Tu es rempli de cette sève qui provoque les explosions d’enthousiasme, qui élabore les folies imaginatives. Saches rester calme et pondéré. Ne te leurre pas de dangereuses illusions. Nous ne sommes plus, hélas ! peut-être, à l’époque romantique, le présent, l’avenir sont aux hommes d’action, aux hommes vertueux qui regardent fixement le destin. Tu es au seuil d’une civilisation nouvelle, l’ancienne, tu la vois crouler de toutes parts. En quelques mois de ta jeunesse, tu vas assister à l’effondrement d’un mode d’existence que tu avais peut-être jugé parfait à travers le prisme de la facilité. Aujourd’hui, déjà, tu sens infusément que les idées que l’on ta inculquées, sciemment ou non n’étaient pas toutes l’expression de la vérité; tu comprends maintenant que le lucre, la paresse, la veulerie, l’incompétence, peuvent avoir un masque séduisant, mais qu’il est éphémère, tel un joyeux carnaval qui vous plongerait le lendemain dans l’austère réalité…
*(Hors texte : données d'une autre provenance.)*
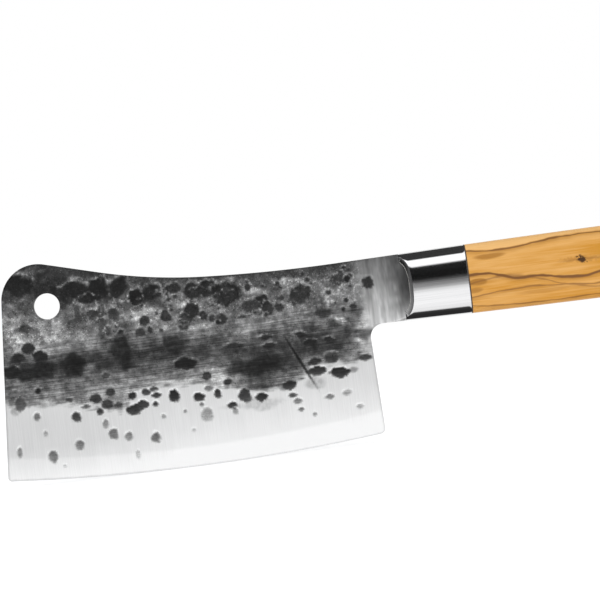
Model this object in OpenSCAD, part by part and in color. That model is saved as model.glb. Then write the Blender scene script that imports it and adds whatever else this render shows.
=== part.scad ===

Ardent, animé du feu de la jeunesse, vas-tu, comme un être fallot, t’abandonner au désespoir parce qu’un monde corrompu va disparaître ? Je ne le crois pas ; entre la vie facile, mais immorale — car la facilité n’est pas une loi de la nature — et l’effort constructif, tu choisiras ce dernier sans hésiter. Tes jeunes forces n’attendent que l’épreuve pour s’affirmer.
Regarde devant toi, ne retournes pas la tête vers un passé flétri. Peut-être portes-tu on toi les germes morbides d’une période malheureuse. C’est de toi cependant que naîtra une phagocytose rédemptrice. N’attends rien de tes ainés, ils ont fourni la preuve de leur incapacité.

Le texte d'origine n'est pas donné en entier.